→ **Given material**
BEGIN

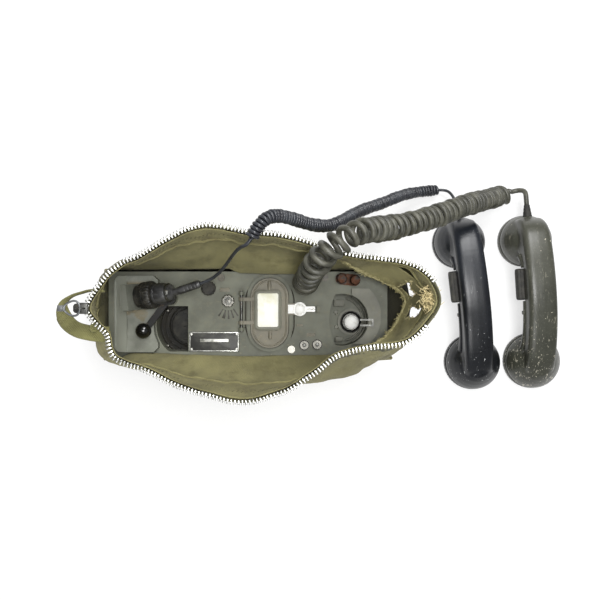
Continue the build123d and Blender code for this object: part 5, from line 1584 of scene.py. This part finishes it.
class FIELDSET_OT_controls(bpy.types.Operator):
    """Builds the selector, volume knob, crank, line posts, terminals and gland"""
    bl_idname = "fieldset.controls"
    bl_label = "Controls"

    def execute(self, context):
        dress("crank_arm", "arm")
        dress("crank_knob", "gloss")
        dress("line_post_bases", "copper")
        self.selector()
        self.volume()
        self.posts()
        self.terminals()
        gland = Build().lathe(GLAND, (64, 34.6, 0), sides=56)
        gland.piece("cord_gland_ribbed", "rubber", "root", "rubber", "cord_gland")
        return {"FINISHED"}

    def selector(self):
        """The selector's notched nut and its slotted disc."""
        x, y = SELECTOR_AT

        def notch(i, radius, height):
            return 0.86 if i % 8 in (0, 1) and radius > 6 and height > 116.2 else 1

        nut = [(7.2, PANEL), (7.2, 117), (6.5, 118.2), (5.6, 118.5), (4.6, 118.4), (4.5, 115.2)]
        Build().lathe(nut, (x, y, 0), sides=64, wobble=notch).piece(
            "selector_ring_nut", "nickel", "root", "nickel", "selector_nut")
        dress("selector_dial", "dark_steel")
        disc = Build()
        for sign in (-1, 1):
            angles = [math.radians(-78 + 156 * k / 19) for k in range(20)]
            outline = [(x + sign * max(0.75, 3.3 * math.cos(a)), y + 3.3 * math.sin(a)) for a in angles]
            disc.slab(outline, 118.6, 119.5, 0.2)
        disc.piece("selector_slotted_disc", "nickel", "selector", "nickel")

    def volume(self):
        """The volume knob with its flutes and pointer, on its shaft."""
        x, y = VOLUME_AT

        def flute(i, radius, height):
            return 1 - 0.03 * (1 + math.cos(i * 2 * math.pi / 6)) * (radius > 7)

        knob = Build()
        knob.lathe([(3, 116), (7.9, 115.4), (8.25, 116), (8.25, 119.4), (7.7, 120.4), (6.6, 120.8),
                    (6.2, 120.4), (0.1, 120.5)], (x, y, 0), sides=84, wobble=flute)
        knob.rod([(x, y + 1, 120.5), (x, y + 3.4, 120.6), (x, y + 5.4, 120.5)], 0.7, 6, 0.6)
        knob.piece("volume_knob_fluted", "rubber", "volume", "rubber", "volume_knob")
        shaft = Build().lathe([(3, 95), (3, 115.8), (0.1, 116)], (x, y, 0), sides=24)
        shaft.piece("volume_shaft", "dark_steel", "volume", "dark_steel")

    def posts(self):
        """The knurled caps of the two line posts."""
        for k, (x, y) in enumerate(((104.4, 40), (119, 38.2)), 1):
            low, high = [corner.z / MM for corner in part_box(f"line_post_cap_{k}")]
            profile = [(2.6, low), (5.1, low), (5.5, low + 0.5), (5.5, high - 1.4), (4.9, high - 0.5),
                       (3.4, high - 0.1), (0.1, high)]
            Build().lathe(profile, (x, y, 0), sides=72, wobble=knurl(0.02, 5, 133)).piece(
                f"line_post_knurled_{k}", "copper", f"post_cap_{k}", "copper", f"line_post_cap_{k}")

    def terminals(self):
        """Dark collars and bright studs on the two small terminals."""
        dress("small_terminals", "nickel")
        dark, bright = Build(), Build()
        for x, y in ((63, -34.2), (77.4, -33.6)):
            dark.lathe([(5.65, 115.2), (5.65, 116.9), (4.75, 117), (4.75, 115.4)], (x, y, 0), sides=40)
            bright.lathe([(2.1, 115.9), (2.1, 117.4), (1.5, 117.9), (0.1, 118)], (x, y, 0), sides=24)
        dark.piece("terminal_collars", "rubber", "root", "rubber")
        bright.piece("terminal_studs", "dark_steel", "root", "dark_steel")


# ---- battery lid --------------------------------------------------------------------
LID_AT = (24.4, 1.6)
WINDOW_AT = (22.6, 4.9)
LATCH_AT = (57.9, 6.1)


class FIELDSET_OT_battery(bpy.types.Operator):
    """Finishes the battery lid, window and latch, and adds ribs and beads"""
    bl_idname = "fieldset.battery"
    bl_label = "Battery lid"

    def execute(self, context):
        dress("battery_lid", "lid")
        dress("lid_hinge_pin", "dark_steel")
        dress("latch_lever", "white")
        ribs = Build()
        for x, y0, y1 in ((24.2, 27.6, 36.8), (25, -26.8, -18.4)):
            ribs.rod([(x, y0, 121.2), (x, (y0 + y1) / 2, 121.8), (x, y1, 120.9)], [2.1, 2.5, 1.9], 12, 0.8)
        ribs.loop(oblong(*LID_AT, 120.7, 18.2, 17.8, 64), 1)
        ribs.piece("lid_ribs", "lid", "lid", "panel_paint")
        # Painted shade: two dark rings on the panel round the lid stand for the shade in the gap round it.
        groove = Build()
        for radius, straight in ((21.8, 17.2), (27.2, 12.6)):
            groove.loop(oblong(*LID_AT, 115.2, radius, straight, 72), 0.75)
        groove.piece("lid_outline", "well", "root", "panel_paint")
        outer, middle, inner = [rounded(*WINDOW_AT, wide, deep, radius, 7) for wide, deep, radius in (
            (30.4, 45, 5.4), (27, 41.4, 4), (23.6, 38, 2.6))]
        rings = [[(*p, z) for p in outline] for outline, z in (
            (outer, 121.2), (outer, 122.6), (middle, 123.6), (inner, 123.2), (inner, 121.4))]
        Build().rings(rings, caps=False).piece("lid_window_frame", "ridge", "lid", "panel_paint")
        low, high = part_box("lid_window")
        pane = Build().slab(rounded(*WINDOW_AT, 23.3, 37.7, 2.4, 7), low.z / MM, high.z / MM)
        pane.piece("lid_window_pane", "window", "lid", "window_cream", "lid_window")
        self.latch()
        return {"FINISHED"}

    def latch(self):
        """The turn latch's raised disc, groove and grip rib."""
        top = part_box("latch_lever")[1].z / MM
        x, y = LATCH_AT
        disc = [(7.6, -0.4), (7.5, 0.2), (6.9, 0.5), (6.2, 0.45), (5.9, 0.15), (5.6, 0.5), (4, 1.1),
                (0.1, 1.25)]
        build = Build().lathe([(radius, top + rise) for radius, rise in disc], (x, y, 0), sides=56)
        build.rod([(x + 7.6, y, top), (x + 12, y, top + 0.25), (x + 16.4, y, top)], 1.3, 8, 0.5)
        build.slab(rounded(x - 9.9, y, 5.8, 9, 0.8, 4), top - 0.5, top + 0.35, 0.3)
        build.piece("latch_disc", "white", "latch", "white_metal")


# ---- inside the case ----------------------------------------------------------------
class FIELDSET_OT_insides(bpy.types.Operator):
    """Finishes the generator, board, battery well and buzzer inside the case"""
    bl_idname = "fieldset.insides"
    bl_label = "Insides"

    def execute(self, context):
        for nodes, name in (("generator_frame", "zinc"), ("drive_gear", "brass"), ("armature", "dark_steel"),
                            ("circuit_board", "board"), ("buzzer", "gloss"), ("battery_well", "well"),
                            ("battery_cells", "zinc"), ("battery_contact", "brass")):
            dress(nodes, name)
        return {"FINISHED"}


# ---- stage --------------------------------------------------------------------------
WHITE = (1, 1, 1, 1)
LAMPS = (("top_light", (0.2, 0.06, 1.5), 0.45, 13), ("back_light", (0.34, 0.8, 1), 0.5, 10.5),
         ("front_light", (0.1, -0.9, 1.3), 0.7, 8))


class FIELDSET_OT_stage(bpy.types.Operator):
    """Builds the pale floor, the soft light and the camera straight above"""
    bl_idname = "fieldset.stage"
    bl_label = "Stage"

    def execute(self, context):
        scene = context.scene
        scene.view_settings.view_transform = "Standard"
        corners = [(-4000, -4000, -0.4), (4000, -4000, -0.4), (4000, 4000, -0.4), (-4000, 4000, -0.4)]
        make("floor", corners, [(0, 1, 2, 3)], "floor")
        self.world(scene)
        for name, place, size, power in LAMPS:
            data = bpy.data.lights.new(name, "AREA")
            data.size, data.energy = size, power
            lamp = bpy.data.objects.new(name, data)
            scene.collection.objects.link(lamp)
            lamp.location = place
            lamp.rotation_mode = "QUATERNION"
            lamp.rotation_quaternion = (Vector((0.1, 0, 0.05)) - Vector(place)).to_track_quat("-Z", "Y")
        data = bpy.data.cameras.new("camera")
        data.sensor_width, data.lens = 36, 47.44
        data.clip_start, data.clip_end = 0.01, 20
        camera = bpy.data.objects.new("camera", data)
        scene.collection.objects.link(camera)
        camera.location = Vector(EYE) * MM
        scene.camera = camera
        return {"FINISHED"}

    def world(self, scene):
        """Dim light from all round, and a white backdrop for the camera alone."""
        world = bpy.data.worlds.new("studio")
        scene.world = world
        world.use_nodes = True
        nodes, links = world.node_tree.nodes, world.node_tree.links
        light, backdrop = nodes["Background"], nodes.new("ShaderNodeBackground")
        for node, strength in ((light, 0.3), (backdrop, 1)):
            node.inputs["Color"].default_value = WHITE
            node.inputs["Strength"].default_value = strength
        rays, both = nodes.new("ShaderNodeLightPath"), nodes.new("ShaderNodeMixShader")
        links.new(rays.outputs["Is Camera Ray"], both.inputs[0])
        links.new(light.outputs[0], both.inputs[1])
        links.new(backdrop.outputs[0], both.inputs[2])
        links.new(both.outputs[0], nodes["World Output"].inputs["Surface"])


# ---- sidebar and order --------------------------------------------------------------
OPERATORS = (FIELDSET_OT_stage, FIELDSET_OT_cords, FIELDSET_OT_bag, FIELDSET_OT_zipper, FIELDSET_OT_loop,
             FIELDSET_OT_handsets, FIELDSET_OT_plug, FIELDSET_OT_panel, FIELDSET_OT_controls,
             FIELDSET_OT_battery, FIELDSET_OT_insides)


class FIELDSET_PT_sidebar(bpy.types.Panel):
    """Sizes, colours and one button for each group of pieces"""
    bl_idname = "FIELDSET_PT_sidebar"
    bl_label = "Field telephone set"
    bl_space_type = "VIEW_3D"
    bl_region_type = "UI"
    bl_category = "Field set"

    def draw(self, context):
        layout = self.layout
        for settings in (sizes(), colours()):
            column = layout.column()
            for name in settings.__annotations__:
                column.prop(settings, name)
        for operator in OPERATORS:
            layout.operator(operator.bl_idname)


CLASSES = (FieldSetSizes, FieldSetColours, *OPERATORS, FIELDSET_PT_sidebar)


def register():
    for cls in CLASSES:
        bpy.utils.register_class(cls)
    bpy.types.Scene.field_set_sizes = bpy.props.PointerProperty(type=FieldSetSizes)
    bpy.types.Scene.field_set_colours = bpy.props.PointerProperty(type=FieldSetColours)


def unregister():
    del bpy.types.Scene.field_set_colours
    del bpy.types.Scene.field_set_sizes
    for cls in reversed(CLASSES):
        bpy.utils.unregister_class(cls)


def main():
    """Builds the whole set."""
    register()
    for operator in OPERATORS:
        group, name = operator.bl_idname.split(".")
        getattr(getattr(bpy.ops, group), name)()


if __name__ == "__main__":
    main()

END

→ **Written problem**
Using the material above, quote the first line and each line after it, stopping at and including the line that holds "return 0.86 if".

→ **Exercise result**
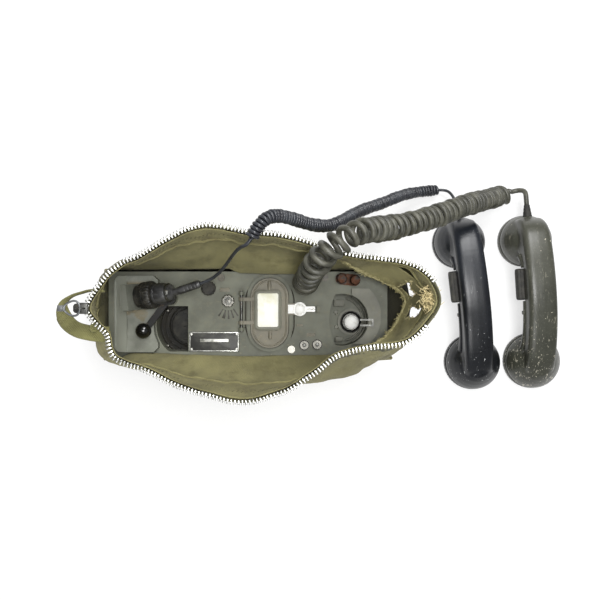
Continue the build123d and Blender code for this object: part 5, from line 1584 of scene.py. This part finishes it.
class FIELDSET_OT_controls(bpy.types.Operator):
    """Builds the selector, volume knob, crank, line posts, terminals and gland"""
    bl_idname = "fieldset.controls"
    bl_label = "Controls"

    def execute(self, context):
        dress("crank_arm", "arm")
        dress("crank_knob", "gloss")
        dress("line_post_bases", "copper")
        self.selector()
        self.volume()
        self.posts()
        self.terminals()
        gland = Build().lathe(GLAND, (64, 34.6, 0), sides=56)
        gland.piece("cord_gland_ribbed", "rubber", "root", "rubber", "cord_gland")
        return {"FINISHED"}

    def selector(self):
        """The selector's notched nut and its slotted disc."""
        x, y = SELECTOR_AT

        def notch(i, radius, height):
            return 0.86 if i % 8 in (0, 1) and radius > 6 and height > 116.2 else 1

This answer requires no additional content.